While neither AIA A201 nor EJCDC C-700 obligates the IDM, engineer, or receiving party to do so, it is often wise for the recipient to promptly read the entire claim and contact the claimant to orally discuss the matter, so that the relief sought and rationale for the claim are understood, regardless of whether it is well-articulated in writing. This writer advocates that the IDM, design professional, or receiving party (as appropriate) promptly issue an interim, written response to the claimant indicating:
- The receiving entity’s basic understanding of the relief sought, extent of the claim, and rationale for the claim;
- expressly indicating what additional information, if any, should be furnished by the claimant; and,
- a specific, reasonable time for the claimant to deliver the additional information.
While some owners and design professionals may view this as “assisting the contractor in presenting a better claim,” the reality is, claims are usually substantive disagreements where failure to resolve the matter as a claim will lead to the more-stressful and more-expensive processes of mediation and final dispute resolution.
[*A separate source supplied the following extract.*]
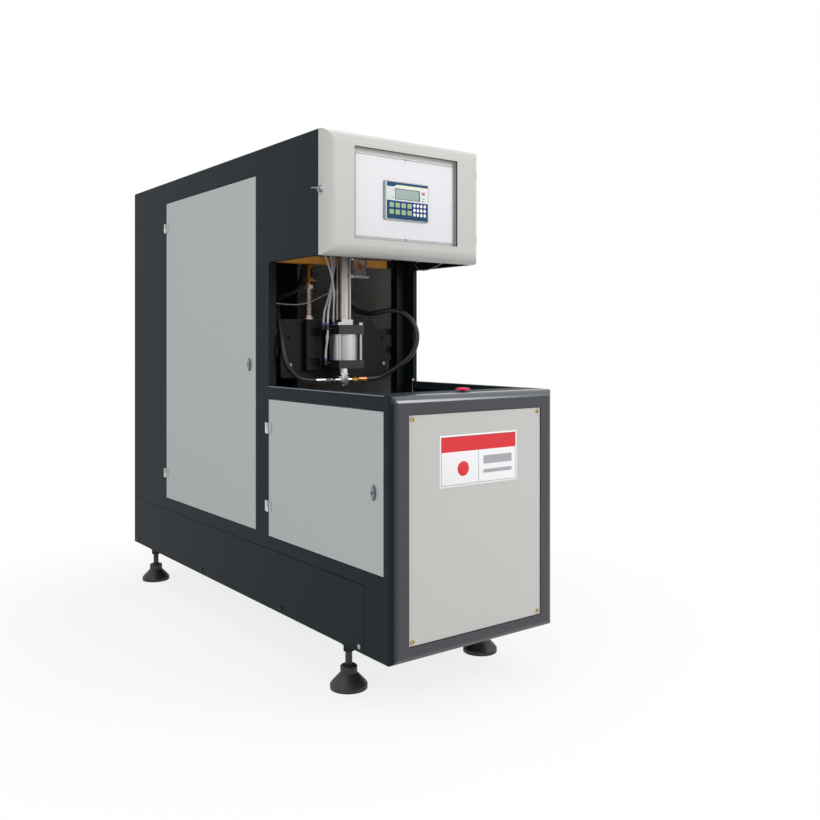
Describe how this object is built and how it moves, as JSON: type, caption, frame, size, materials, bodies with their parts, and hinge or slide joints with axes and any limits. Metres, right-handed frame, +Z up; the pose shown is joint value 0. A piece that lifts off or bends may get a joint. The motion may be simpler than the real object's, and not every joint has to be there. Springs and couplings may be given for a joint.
{
  "type": "stretch blow moulding machine",
  "caption": "Floor-standing stretch blow moulding machine: open clamp table in front, overhanging control box and blow head, tall body with side doors, levelling feet.",
  "frame": {"origin": "floor level, at the middle of the machine's overall box", "axes": "+Z up; the front panel and control box face -Y; +X is to the right as seen from the front"},
  "size_m": [0.753, 2.28, 1.91],
  "materials": {
    "air_inlet": "satin",
    "air_preparation": "matte",
    "air_receiver": "satin",
    "air_tubes": "satin",
    "base_cylinder": "polished",
    "base_lift": "satin",
    "blow_hose_left": "matte",
    "blow_hose_right": "matte",
    "blow_nozzle": "polished",
    "blow_valves": "polished",
    "box_door": "satin",
    "box_lock": "polished",
    "brass_fitting": "satin",
    "cap_screws": "satin",
    "clamp_cylinders": "polished",
    "cross_beam": "gloss",
    "electrical_plate": "satin",
    "end_plates": "satin",
    "foot_front_left": "matte",
    "foot_front_right": "matte",
    "foot_lock_nuts": "satin",
    "foot_rear_left": "matte",
    "foot_rear_right": "matte",
    "frame": "satin",
    "front_frame": "satin",
    "front_panel": "satin",
    "head_plate": "satin",
    "height_screw": "satin",
    "hinge_halves": "satin",
    "inlet_lever": "satin",
    "inset_plate": "satin",
    "low_cabinet": "satin",
    "low_door_left": "satin",
    "low_door_right": "satin",
    "low_latch_left": "polished",
    "low_latch_right": "polished",
    "main_switch_knob": "matte",
    "panel_screws": "satin",
    "platen_front": "satin",
    "platen_rear": "satin",
    "pressure_switch": "gloss",
    "push_elbows": "satin",
    "seal_barrel": "polished",
    "seal_covers": "matte",
    "seal_tie_rods": "satin",
    "service_panel": "satin",
    "skirt": "satin",
    "stop_button": "satin",
    "stop_collar": "matte",
    "stretch_cylinder": "polished",
    "stretch_rod": "polished",
    "sync_pinion": "satin",
    "tall_body": "satin",
    "tall_door_left": "satin",
    "tall_door_right": "satin",
    "tall_latch_left": "polished",
    "tall_latch_right": "polished",
    "text_display": "satin",
    "tie_bars": "polished",
    "valve_bank": "polished"
  },
  "bodies": {
    "machine": {"air_inlet": "air_inlet", "air_preparation": "air_preparation", "air_receiver": "air_receiver", "air_tubes": "air_tubes", "base_cylinder": "base_cylinder", "blow_hose_left": "blow_hose_left", "blow_hose_right": "blow_hose_right", "blow_valves": "blow_valves", "cap_screws": "cap_screws", "clamp_cylinders": "clamp_cylinders", "cross_beam": "cross_beam", "electrical_plate": "electrical_plate", "end_plates": "end_plates", "foot_lock_nuts": "foot_lock_nuts", "frame": "frame", "front_frame": "front_frame", "front_panel": "front_panel", "head_plate": "head_plate", "height_screw": "height_screw", "hinge_halves": "hinge_halves", "low_cabinet": "low_cabinet", "panel_screws": "panel_screws", "pressure_switch": "pressure_switch", "push_elbows": "push_elbows", "seal_barrel": "seal_barrel", "seal_covers": "seal_covers", "seal_tie_rods": "seal_tie_rods", "service_panel": "service_panel", "skirt": "skirt", "stop_collar": "stop_collar", "stretch_cylinder": "stretch_cylinder", "tall_body": "tall_body", "tie_bars": "tie_bars", "valve_bank": "valve_bank"},
    "tall_door_left": {"tall_door_left": "tall_door_left"},
    "tall_door_right": {"tall_door_right": "tall_door_right"},
    "low_door_left": {"low_door_left": "low_door_left"},
    "low_door_right": {"low_door_right": "low_door_right"},
    "tall_latch_left": {"tall_latch_left": "tall_latch_left"},
    "tall_latch_right": {"tall_latch_right": "tall_latch_right"},
    "low_latch_left": {"low_latch_left": "low_latch_left"},
    "low_latch_right": {"low_latch_right": "low_latch_right"},
    "control_box_door": {"box_door": "box_door", "inset_plate": "inset_plate", "text_display": "text_display"},
    "control_box_lock": {"box_lock": "box_lock"},
    "stop_button": {"stop_button": "stop_button"},
    "blow_nozzle": {"blow_nozzle": "blow_nozzle", "brass_fitting": "brass_fitting"},
    "stretch_rod": {"stretch_rod": "stretch_rod"},
    "platen_front": {"platen_front": "platen_front"},
    "platen_rear": {"platen_rear": "platen_rear"},
    "sync_pinion": {"sync_pinion": "sync_pinion"},
    "base_lift": {"base_lift": "base_lift"},
    "main_switch_knob": {"main_switch_knob": "main_switch_knob"},
    "inlet_lever": {"inlet_lever": "inlet_lever"},
    "foot_front_left": {"foot_front_left": "foot_front_left"},
    "foot_front_right": {"foot_front_right": "foot_front_right"},
    "foot_rear_left": {"foot_rear_left": "foot_rear_left"},
    "foot_rear_right": {"foot_rear_right": "foot_rear_right"}
  },
  "joints": [
    {"name": "tall_door_left_hinge", "type": "hinge", "parent": "machine", "child": "tall_door_left", "pos_m": [-0.3575, 0.6495, 1.13], "axis": [0, 0, -1], "range_deg": [0, 110]},
    {"name": "low_door_left_hinge", "type": "hinge", "parent": "machine", "child": "low_door_left", "pos_m": [-0.3575, -0.3455, 0.7], "axis": [0, 0, -1], "range_deg": [0, 110]},
    {"name": "tall_latch_left_turn", "type": "hinge", "parent": "tall_door_left", "child": "tall_latch_left", "pos_m": [-0.3525, -0.196, 1.083], "axis": [-1, 0, 0], "range_deg": [0, 90]},
    {"name": "low_latch_left_turn", "type": "hinge", "parent": "low_door_left", "child": "low_latch_left", "pos_m": [-0.3525, -1.044, 0.697], "axis": [-1, 0, 0], "range_deg": [0, 90]},
    {"name": "tall_door_right_hinge", "type": "hinge", "parent": "machine", "child": "tall_door_right", "pos_m": [0.3575, 0.6495, 1.13], "axis": [0, 0, 1], "range_deg": [0, 110]},
    {"name": "low_door_right_hinge", "type": "hinge", "parent": "machine", "child": "low_door_right", "pos_m": [0.3575, -0.3455, 0.7], "axis": [0, 0, 1], "range_deg": [0, 110]},
    {"name": "tall_latch_right_turn", "type": "hinge", "parent": "tall_door_right", "child": "tall_latch_right", "pos_m": [0.3525, -0.196, 1.083], "axis": [-1, 0, 0], "range_deg": [0, 90]},
    {"name": "low_latch_right_turn", "type": "hinge", "parent": "low_door_right", "child": "low_latch_right", "pos_m": [0.3525, -1.044, 0.697], "axis": [-1, 0, 0], "range_deg": [0, 90]},
    {"name": "control_box_hinge", "type": "hinge", "parent": "machine", "child": "control_box_door", "pos_m": [0.3575, -0.704, 1.69], "axis": [0, 0, 1], "range_deg": [0, 105]},
    {"name": "control_box_lock_turn", "type": "hinge", "parent": "control_box_door", "child": "control_box_lock", "pos_m": [-0.3525, -0.72, 1.699], "axis": [1, 0, 0], "range_deg": [0, 90]},
    {"name": "stop_button_press", "type": "slide", "parent": "machine", "child": "stop_button", "axis": [0, 0, -1], "range_m": [0, 0.004], "stiffness_N_per_m": 1500, "springref_m": -0.001},
    {"name": "seal_cylinder_stroke", "type": "slide", "parent": "machine", "child": "blow_nozzle", "axis": [0, 0, -1], "range_m": [0, 0.025]},
    {"name": "stretch_cylinder_stroke", "type": "slide", "parent": "machine", "child": "stretch_rod", "axis": [0, 0, -1], "range_m": [0, 0.33]},
    {"name": "clamp_stroke_front", "type": "slide", "parent": "machine", "child": "platen_front", "axis": [0, 1, 0], "range_m": [0, 0.06]},
    {"name": "clamp_stroke_rear", "type": "slide", "parent": "machine", "child": "platen_rear", "axis": [0, -1, 0], "range_m": [0, 0.06]},
    {"name": "sync_pinion_turn", "type": "hinge", "parent": "machine", "child": "sync_pinion", "pos_m": [0.14, -0.32, 0.486], "axis": [0, 0, -1], "range_deg": [0, 115]},
    {"name": "base_cylinder_stroke", "type": "slide", "parent": "machine", "child": "base_lift", "axis": [0, 0, 1], "range_m": [0, 0.04]},
    {"name": "main_switch_turn", "type": "hinge", "parent": "machine", "child": "main_switch_knob", "pos_m": [0.311, 1.06, 1.4], "axis": [0, 1, 0], "range_deg": [0, 90]},
    {"name": "inlet_valve_turn", "type": "hinge", "parent": "machine", "child": "inlet_lever", "pos_m": [0.311, 1.104, 0.65], "axis": [0, 0, -1], "range_deg": [0, 90]},
    {"name": "foot_front_left_adjust", "type": "slide", "parent": "machine", "child": "foot_front_left", "axis": [0, 0, 1], "range_m": [-0.02, 0.01]},
    {"name": "foot_front_right_adjust", "type": "slide", "parent": "machine", "child": "foot_front_right", "axis": [0, 0, 1], "range_m": [-0.02, 0.01]},
    {"name": "foot_rear_left_adjust", "type": "slide", "parent": "machine", "child": "foot_rear_left", "axis": [0, 0, 1], "range_m": [-0.02, 0.01]},
    {"name": "foot_rear_right_adjust", "type": "slide", "parent": "machine", "child": "foot_rear_right", "axis": [0, 0, 1], "range_m": [-0.02, 0.01]}
  ],
  "couplings": [
    {"joint": "clamp_stroke_rear", "follows": "clamp_stroke_front", "ratio": 1},
    {"joint": "sync_pinion_turn", "follows": "clamp_stroke_front", "rad_per_m": 33.333}
  ]
}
A claim is the last chance to resolve the matter without the parties hiring lawyers, expert witnesses, and other high-priced professionals, and incurring mediator fees, arbitrator fees, and court costs.
To reject the claim simply because it was apparently incomplete on the first try may be a quick path to lawyering up and hiring a mediator. Rather than shoving the claim out of the way, temporarily, with a denial, it is usually better to objectively reach the truth of the matter before “lawyering up” is necessary. Of course, the claims process will be successfully completed more swiftly and with less rancor when the claim is well-prepared in the first place.
An army that goes into battle without its weapons and a plan of battle is likely to lose, which is an apt analogy for ill-prepared claims and change proposals. The claimant has only a limited number of opportunities to present its case and it is optimal to put the best foot forward as soon as possible to reduce the potential for escalating the matter into a dispute.